# Data to process start
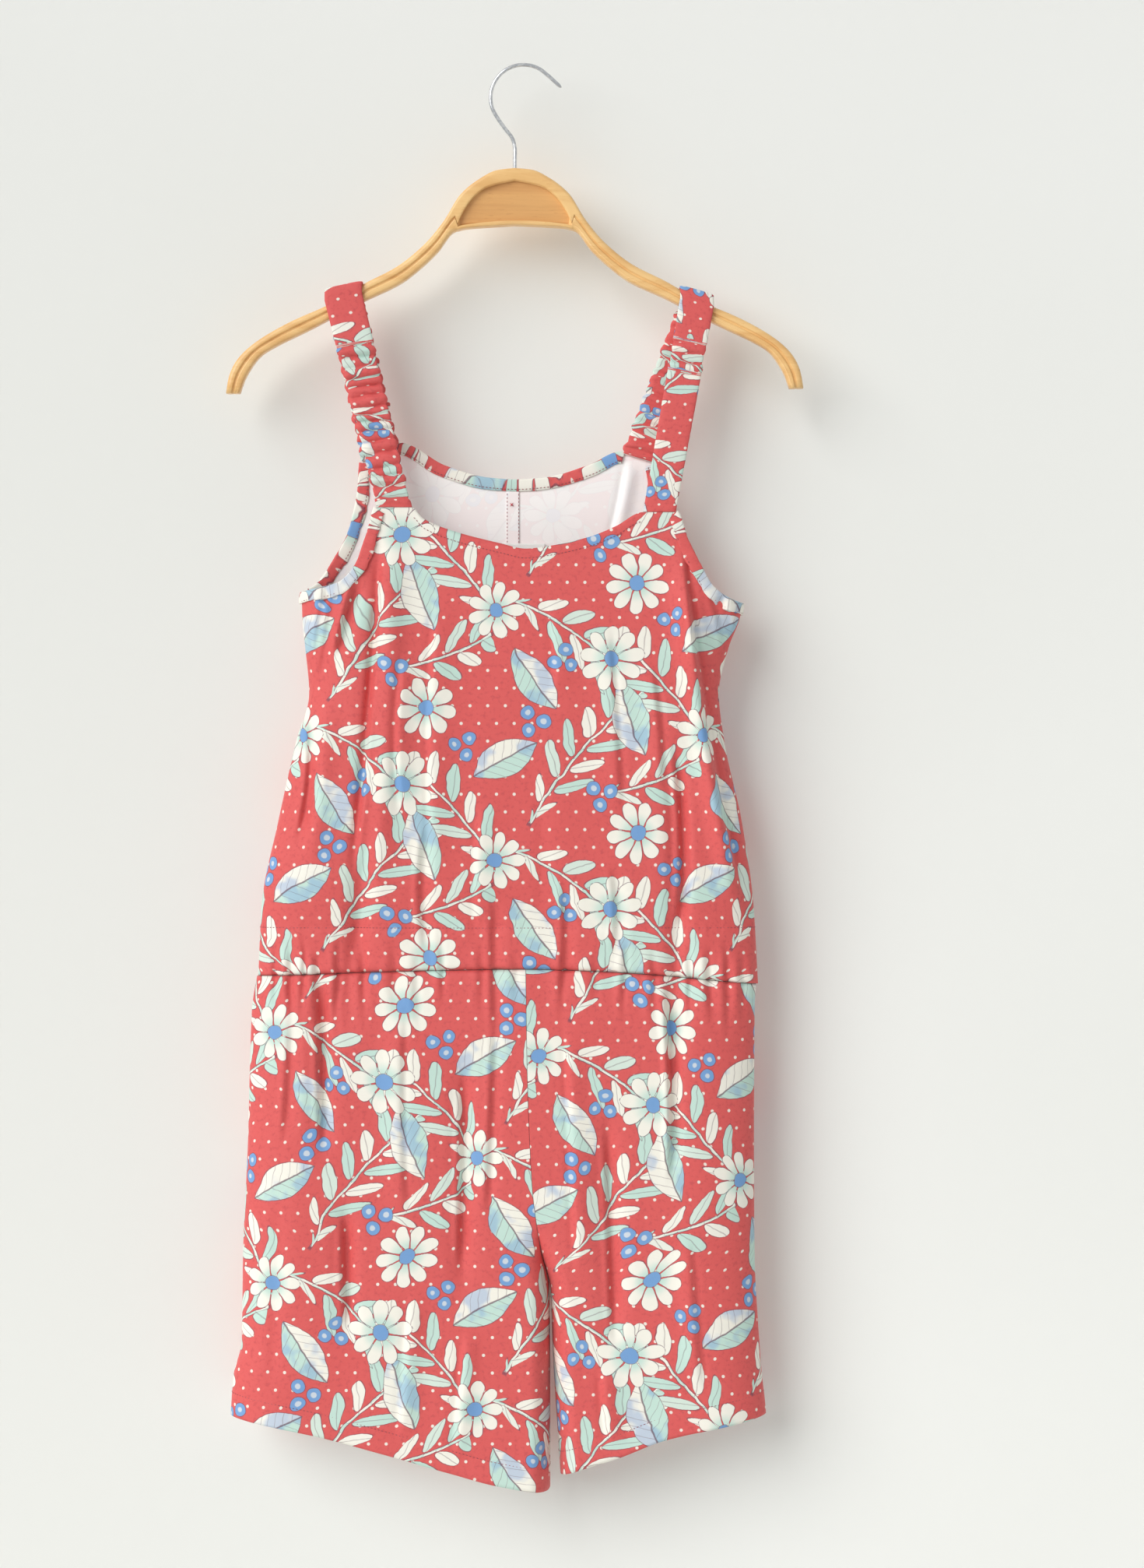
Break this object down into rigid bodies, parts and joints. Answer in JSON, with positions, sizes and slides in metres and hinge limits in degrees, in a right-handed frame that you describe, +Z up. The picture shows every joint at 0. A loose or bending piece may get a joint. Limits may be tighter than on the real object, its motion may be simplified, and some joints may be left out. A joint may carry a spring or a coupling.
{
  "type": "sleeveless romper on a wooden hanger",
  "caption": "Sleeveless printed romper with gathered straps, elastic waist and short legs, hung flat on a wooden hanger with a wire hook.",
  "frame": {"origin": "inside of the hook's crown, where a rail or peg carries the hanger", "axes": "+Z up, -Y towards the viewer of the garment's front, +X to the viewer's right"},
  "size_m": [0.428, 0.0494, 1.0558],
  "materials": {
    "hanger_wood": "pale yellow wood with a satin lacquer",
    "panel_wood": "darker fine-grained wood, satin",
    "hook_steel": "bright plated wire",
    "printed_cloth": "soft matt viscose with a coral, cream, mint and blue leaf and flower print",
    "label_cloth": "blank woven tape"
  },
  "bodies": {
    "root": {"hanger_frame": "hanger_wood", "hanger_panel": "panel_wood", "hook": "hook_steel", "front_bodice": "printed_cloth", "back_bodice_left": "printed_cloth", "back_bodice_right": "printed_cloth", "front_leg_left": "printed_cloth", "front_leg_right": "printed_cloth", "back_leg_left": "printed_cloth", "back_leg_right": "printed_cloth", "strap_left": "printed_cloth", "strap_right": "printed_cloth", "neck_binding": "printed_cloth", "armhole_binding_left": "printed_cloth", "armhole_binding_right": "printed_cloth", "neck_label": "label_cloth"}
  },
  "joints": []
}
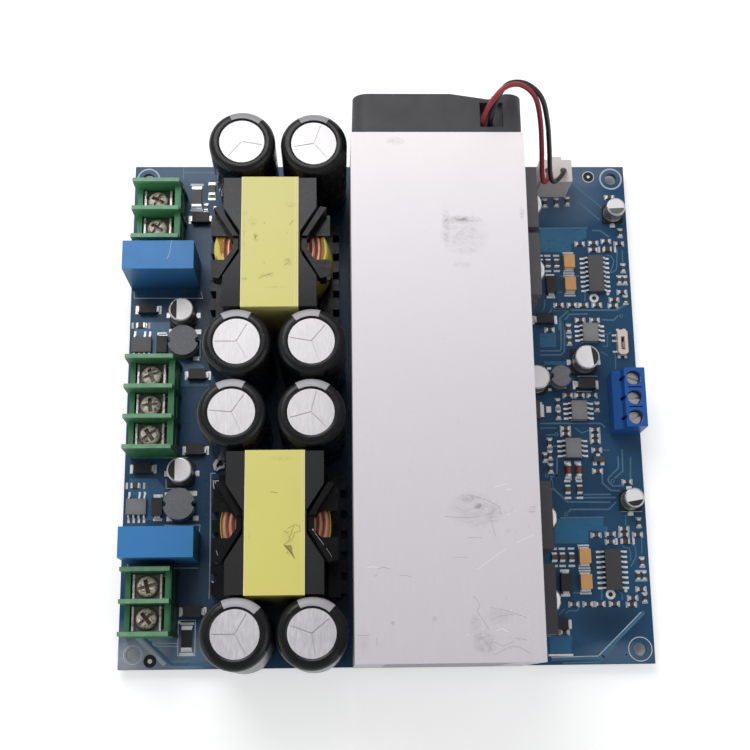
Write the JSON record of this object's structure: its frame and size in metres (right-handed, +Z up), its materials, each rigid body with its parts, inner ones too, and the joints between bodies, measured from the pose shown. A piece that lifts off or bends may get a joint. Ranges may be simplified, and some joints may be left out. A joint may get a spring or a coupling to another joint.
{
  "type": "class d amplifier",
  "caption": "Two-channel switching audio amplifier on a square blue circuit board, with a tunnel heatsink and fan down the middle, upright capacitors, inductors and screw terminals.",
  "frame": {"origin": "centre of the pattern of the four mounting holes, on the underside of the circuit board", "axes": "+X towards the audio input edge, +Y towards the fan end, +Z up from the board"},
  "size_m": [0.13, 0.1335, 0.0514],
  "materials": {
    "board_blue": "blue solder mask, glossy",
    "solder": "bright solder",
    "milled_aluminium": "milled, lightly scuffed",
    "steel_screws": "nickel plated",
    "fan_black": "fine grain",
    "bearing_brass": "sintered",
    "stator_copper": "enamelled",
    "rotor_black": "fine grain",
    "magnet_grey": "bonded magnet",
    "shaft_steel": "ground",
    "fan_screw_black": "blackened",
    "wire_red": "soft vinyl",
    "wire_black": "soft vinyl",
    "plug_white": "milky nylon",
    "header_white": "milky nylon",
    "tinned": "tinned",
    "can_aluminium": "bright",
    "sleeve_black": "shrink sleeve",
    "film_blue": "glossy case",
    "ferrite": "ground ferrite",
    "bobbin_black": "phenolic",
    "winding_copper": "enamelled wire",
    "winding_tape": "polyester tape",
    "core_tape": "polyester tape",
    "terminal_green": "moulded",
    "contact_plate": "tinned brass",
    "clamp_plate": "nickel plated",
    "terminal_screws": "nickel plated",
    "input_blue": "moulded",
    "input_screws": "nickel plated",
    "transistor_black": "moulded epoxy",
    "pad_grey": "insulating pad",
    "chip_black": "moulded epoxy",
    "tantalum_ochre": "moulded epoxy",
    "small_can": "bright",
    "base_black": "moulded",
    "drum_grey": "ferrite",
    "resistor_black": "glazed",
    "diode_black": "moulded epoxy",
    "glass_amber": "glass",
    "chip_body": "glazed",
    "chip_end": "tinned",
    "switch_cream": "moulded",
    "knob_brown": "moulded"
  },
  "bodies": {
    "amplifier": {"circuit_board": "board_blue", "solder_joints": "solder", "heatsink": "milled_aluminium", "heatsink_screws": "steel_screws", "fan_frame": "fan_black", "fan_bearing": "bearing_brass", "fan_stator": "stator_copper", "fan_screws": "fan_screw_black", "fan_lead_red": "wire_red", "fan_lead_black": "wire_black", "fan_plug": "plug_white", "fan_header": "header_white", "fan_contacts": "tinned", "storage_capacitors": "can_aluminium", "capacitor_sleeves": "sleeve_black", "film_capacitors": "film_blue", "capacitor_leads": "tinned", "inductor_cores": "ferrite", "inductor_bobbins": "bobbin_black", "inductor_windings": "winding_copper", "winding_tapes": "winding_tape", "core_tapes": "core_tape", "inductor_pins": "tinned", "rear_output_terminal": "terminal_green", "supply_terminal": "terminal_green", "front_output_terminal": "terminal_green", "terminal_contacts": "contact_plate", "terminal_clamps": "clamp_plate", "input_terminal": "input_blue", "input_cages": "contact_plate", "power_transistors": "transistor_black", "transistor_leads": "tinned", "transistor_pads": "pad_grey", "transistor_screws": "steel_screws", "chip_bodies": "chip_black", "chip_leads": "tinned", "tantalum_capacitors": "tantalum_ochre", "small_can_capacitors": "small_can", "small_can_bases": "base_black", "small_inductors": "drum_grey", "power_resistors": "resistor_black", "diodes": "diode_black", "glass_diodes": "glass_amber", "small_chips": "chip_body", "end_caps": "chip_end", "switch_body": "switch_cream"},
    "fan_rotor_group": {"fan_rotor": "rotor_black", "fan_magnet": "magnet_grey", "fan_shaft": "shaft_steel"},
    "switch_slider": {"switch_knob": "knob_brown"},
    "terminal_screw_body_1": {"terminal_screw_1": "terminal_screws"},
    "terminal_screw_body_2": {"terminal_screw_2": "terminal_screws"},
    "terminal_screw_body_3": {"terminal_screw_3": "terminal_screws"},
    "terminal_screw_body_4": {"terminal_screw_4": "terminal_screws"},
    "terminal_screw_body_5": {"terminal_screw_5": "terminal_screws"},
    "terminal_screw_body_6": {"terminal_screw_6": "terminal_screws"},
    "terminal_screw_body_7": {"terminal_screw_7": "terminal_screws"},
    "input_screw_body_1": {"input_screw_1": "input_screws"},
    "input_screw_body_2": {"input_screw_2": "input_screws"},
    "input_screw_body_3": {"input_screw_3": "input_screws"}
  },
  "joints": [
    {"name": "fan_spin", "type": "hinge", "parent": "amplifier", "child": "fan_rotor_group", "pos_m": [0.012, 0.0608, 0.0221], "axis": [0, 1, 0], "continuous": true},
    {"name": "switch_slide", "type": "slide", "parent": "amplifier", "child": "switch_slider", "axis": [0, 1, 0], "range_m": [0, 0.0015]},
    {"name": "terminal_screw_turn_1", "type": "hinge", "parent": "amplifier", "child": "terminal_screw_body_1", "pos_m": [-0.0577, 0.05225, 0.008], "axis": [0, 0, 1], "continuous": true},
    {"name": "terminal_screw_turn_2", "type": "hinge", "parent": "amplifier", "child": "terminal_screw_body_2", "pos_m": [-0.0577, 0.04475, 0.008], "axis": [0, 0, 1], "continuous": true},
    {"name": "terminal_screw_turn_3", "type": "hinge", "parent": "amplifier", "child": "terminal_screw_body_3", "pos_m": [-0.058, 0.0059, 0.008], "axis": [0, 0, 1], "continuous": true},
    {"name": "terminal_screw_turn_4", "type": "hinge", "parent": "amplifier", "child": "terminal_screw_body_4", "pos_m": [-0.058, -0.0016, 0.008], "axis": [0, 0, 1], "continuous": true},
    {"name": "terminal_screw_turn_5", "type": "hinge", "parent": "amplifier", "child": "terminal_screw_body_5", "pos_m": [-0.058, -0.0091, 0.008], "axis": [0, 0, 1], "continuous": true},
    {"name": "terminal_screw_turn_6", "type": "hinge", "parent": "amplifier", "child": "terminal_screw_body_6", "pos_m": [-0.0574, -0.04585, 0.008], "axis": [0, 0, 1], "continuous": true},
    {"name": "terminal_screw_turn_7", "type": "hinge", "parent": "amplifier", "child": "terminal_screw_body_7", "pos_m": [-0.0574, -0.05335, 0.008], "axis": [0, 0, 1], "continuous": true},
    {"name": "input_screw_turn_1", "type": "hinge", "parent": "amplifier", "child": "input_screw_body_1", "pos_m": [0.0618, 0.0043, 0.008], "axis": [0, 0, 1], "continuous": true},
    {"name": "input_screw_turn_2", "type": "hinge", "parent": "amplifier", "child": "input_screw_body_2", "pos_m": [0.0618, -0.0007, 0.008], "axis": [0, 0, 1], "continuous": true},
    {"name": "input_screw_turn_3", "type": "hinge", "parent": "amplifier", "child": "input_screw_body_3", "pos_m": [0.0618, -0.0057, 0.008], "axis": [0, 0, 1], "continuous": true}
  ]
}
# Data to process end
Given exercise | Find each line that has the word "handed", then copy it out.

Final answer |
Break this object down into rigid bodies, parts and joints. Answer in JSON, with positions, sizes and slides in metres and hinge limits in degrees, in a right-handed frame that you describe, +Z up. The picture shows every joint at 0. A loose or bending piece may get a joint. Limits may be tighter than on the real object, its motion may be simplified, and some joints may be left out. A joint may carry a spring or a coupling.
Write the JSON record of this object's structure: its frame and size in metres (right-handed, +Z up), its materials, each rigid body with its parts, inner ones too, and the joints between bodies, measured from the pose shown. A piece that lifts off or bends may get a joint. Ranges may be simplified, and some joints may be left out. A joint may get a spring or a coupling to another joint.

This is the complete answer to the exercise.